### RECORDS PROVIDED ###

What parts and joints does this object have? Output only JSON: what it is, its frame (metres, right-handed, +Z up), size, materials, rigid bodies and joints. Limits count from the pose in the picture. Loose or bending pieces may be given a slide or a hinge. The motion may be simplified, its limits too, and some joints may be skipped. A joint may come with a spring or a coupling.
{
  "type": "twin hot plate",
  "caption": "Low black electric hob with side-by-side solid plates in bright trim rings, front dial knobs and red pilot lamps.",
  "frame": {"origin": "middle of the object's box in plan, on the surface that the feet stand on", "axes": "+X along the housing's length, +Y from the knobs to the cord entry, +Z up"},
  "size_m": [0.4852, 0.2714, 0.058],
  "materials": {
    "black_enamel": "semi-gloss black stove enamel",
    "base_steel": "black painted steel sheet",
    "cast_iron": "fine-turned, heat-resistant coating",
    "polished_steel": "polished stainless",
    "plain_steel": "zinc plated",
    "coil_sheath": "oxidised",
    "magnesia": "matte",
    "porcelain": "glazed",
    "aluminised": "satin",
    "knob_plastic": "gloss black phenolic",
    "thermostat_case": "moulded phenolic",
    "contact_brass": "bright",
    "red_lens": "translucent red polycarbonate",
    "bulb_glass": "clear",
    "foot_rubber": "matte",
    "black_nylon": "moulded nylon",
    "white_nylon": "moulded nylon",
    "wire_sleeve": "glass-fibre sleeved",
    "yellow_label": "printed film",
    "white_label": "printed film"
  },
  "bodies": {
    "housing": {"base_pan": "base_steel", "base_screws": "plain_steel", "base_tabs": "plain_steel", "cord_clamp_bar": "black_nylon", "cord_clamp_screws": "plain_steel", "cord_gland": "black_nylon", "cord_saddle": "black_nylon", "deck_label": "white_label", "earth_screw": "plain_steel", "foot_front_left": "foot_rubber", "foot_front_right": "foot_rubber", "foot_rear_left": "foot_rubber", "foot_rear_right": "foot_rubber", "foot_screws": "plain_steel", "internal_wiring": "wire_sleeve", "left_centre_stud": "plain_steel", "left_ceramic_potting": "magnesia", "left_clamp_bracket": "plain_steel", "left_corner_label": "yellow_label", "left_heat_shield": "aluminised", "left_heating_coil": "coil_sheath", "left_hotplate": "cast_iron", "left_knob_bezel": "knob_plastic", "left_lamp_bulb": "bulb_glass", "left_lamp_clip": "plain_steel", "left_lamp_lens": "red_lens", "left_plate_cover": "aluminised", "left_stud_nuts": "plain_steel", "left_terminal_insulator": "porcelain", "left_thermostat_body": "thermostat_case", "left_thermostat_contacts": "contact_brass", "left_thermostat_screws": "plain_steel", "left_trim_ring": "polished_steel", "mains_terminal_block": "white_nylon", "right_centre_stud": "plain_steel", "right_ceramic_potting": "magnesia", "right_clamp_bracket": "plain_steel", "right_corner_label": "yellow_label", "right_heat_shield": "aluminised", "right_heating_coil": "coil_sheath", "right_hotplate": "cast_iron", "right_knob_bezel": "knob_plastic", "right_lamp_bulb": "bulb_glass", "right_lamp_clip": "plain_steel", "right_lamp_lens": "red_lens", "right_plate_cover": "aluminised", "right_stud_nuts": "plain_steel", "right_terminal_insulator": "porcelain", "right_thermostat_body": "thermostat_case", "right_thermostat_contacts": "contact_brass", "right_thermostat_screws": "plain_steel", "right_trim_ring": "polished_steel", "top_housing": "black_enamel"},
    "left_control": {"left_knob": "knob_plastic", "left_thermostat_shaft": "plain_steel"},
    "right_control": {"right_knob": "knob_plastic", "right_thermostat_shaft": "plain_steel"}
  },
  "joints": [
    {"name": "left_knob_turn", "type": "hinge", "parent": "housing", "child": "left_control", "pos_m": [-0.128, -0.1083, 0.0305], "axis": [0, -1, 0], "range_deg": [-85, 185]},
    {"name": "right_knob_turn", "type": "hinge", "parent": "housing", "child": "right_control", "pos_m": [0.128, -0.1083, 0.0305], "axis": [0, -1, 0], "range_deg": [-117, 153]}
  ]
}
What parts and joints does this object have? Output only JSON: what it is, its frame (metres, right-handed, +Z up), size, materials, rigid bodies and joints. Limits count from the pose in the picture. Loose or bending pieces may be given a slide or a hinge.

###

§ **EXERCISE DIRECTIONS**
Output the records above in their entirety, exactly.

§ **FULL OUTPUT**
What parts and joints does this object have? Output only JSON: what it is, its frame (metres, right-handed, +Z up), size, materials, rigid bodies and joints. Limits count from the pose in the picture. Loose or bending pieces may be given a slide or a hinge. The motion may be simplified, its limits too, and some joints may be skipped. A joint may come with a spring or a coupling.
{
  "type": "twin hot plate",
  "caption": "Low black electric hob with side-by-side solid plates in bright trim rings, front dial knobs and red pilot lamps.",
  "frame": {"origin": "middle of the object's box in plan, on the surface that the feet stand on", "axes": "+X along the housing's length, +Y from the knobs to the cord entry, +Z up"},
  "size_m": [0.4852, 0.2714, 0.058],
  "materials": {
    "black_enamel": "semi-gloss black stove enamel",
    "base_steel": "black painted steel sheet",
    "cast_iron": "fine-turned, heat-resistant coating",
    "polished_steel": "polished stainless",
    "plain_steel": "zinc plated",
    "coil_sheath": "oxidised",
    "magnesia": "matte",
    "porcelain": "glazed",
    "aluminised": "satin",
    "knob_plastic": "gloss black phenolic",
    "thermostat_case": "moulded phenolic",
    "contact_brass": "bright",
    "red_lens": "translucent red polycarbonate",
    "bulb_glass": "clear",
    "foot_rubber": "matte",
    "black_nylon": "moulded nylon",
    "white_nylon": "moulded nylon",
    "wire_sleeve": "glass-fibre sleeved",
    "yellow_label": "printed film",
    "white_label": "printed film"
  },
  "bodies": {
    "housing": {"base_pan": "base_steel", "base_screws": "plain_steel", "base_tabs": "plain_steel", "cord_clamp_bar": "black_nylon", "cord_clamp_screws": "plain_steel", "cord_gland": "black_nylon", "cord_saddle": "black_nylon", "deck_label": "white_label", "earth_screw": "plain_steel", "foot_front_left": "foot_rubber", "foot_front_right": "foot_rubber", "foot_rear_left": "foot_rubber", "foot_rear_right": "foot_rubber", "foot_screws": "plain_steel", "internal_wiring": "wire_sleeve", "left_centre_stud": "plain_steel", "left_ceramic_potting": "magnesia", "left_clamp_bracket": "plain_steel", "left_corner_label": "yellow_label", "left_heat_shield": "aluminised", "left_heating_coil": "coil_sheath", "left_hotplate": "cast_iron", "left_knob_bezel": "knob_plastic", "left_lamp_bulb": "bulb_glass", "left_lamp_clip": "plain_steel", "left_lamp_lens": "red_lens", "left_plate_cover": "aluminised", "left_stud_nuts": "plain_steel", "left_terminal_insulator": "porcelain", "left_thermostat_body": "thermostat_case", "left_thermostat_contacts": "contact_brass", "left_thermostat_screws": "plain_steel", "left_trim_ring": "polished_steel", "mains_terminal_block": "white_nylon", "right_centre_stud": "plain_steel", "right_ceramic_potting": "magnesia", "right_clamp_bracket": "plain_steel", "right_corner_label": "yellow_label", "right_heat_shield": "aluminised", "right_heating_coil": "coil_sheath", "right_hotplate": "cast_iron", "right_knob_bezel": "knob_plastic", "right_lamp_bulb": "bulb_glass", "right_lamp_clip": "plain_steel", "right_lamp_lens": "red_lens", "right_plate_cover": "aluminised", "right_stud_nuts": "plain_steel", "right_terminal_insulator": "porcelain", "right_thermostat_body": "thermostat_case", "right_thermostat_contacts": "contact_brass", "right_thermostat_screws": "plain_steel", "right_trim_ring": "polished_steel", "top_housing": "black_enamel"},
    "left_control": {"left_knob": "knob_plastic", "left_thermostat_shaft": "plain_steel"},
    "right_control": {"right_knob": "knob_plastic", "right_thermostat_shaft": "plain_steel"}
  },
  "joints": [
    {"name": "left_knob_turn", "type": "hinge", "parent": "housing", "child": "left_control", "pos_m": [-0.128, -0.1083, 0.0305], "axis": [0, -1, 0], "range_deg": [-85, 185]},
    {"name": "right_knob_turn", "type": "hinge", "parent": "housing", "child": "right_control", "pos_m": [0.128, -0.1083, 0.0305], "axis": [0, -1, 0], "range_deg": [-117, 153]}
  ]
}
What parts and joints does this object have? Output only JSON: what it is, its frame (metres, right-handed, +Z up), size, materials, rigid bodies and joints. Limits count from the pose in the picture. Loose or bending pieces may be given a slide or a hinge.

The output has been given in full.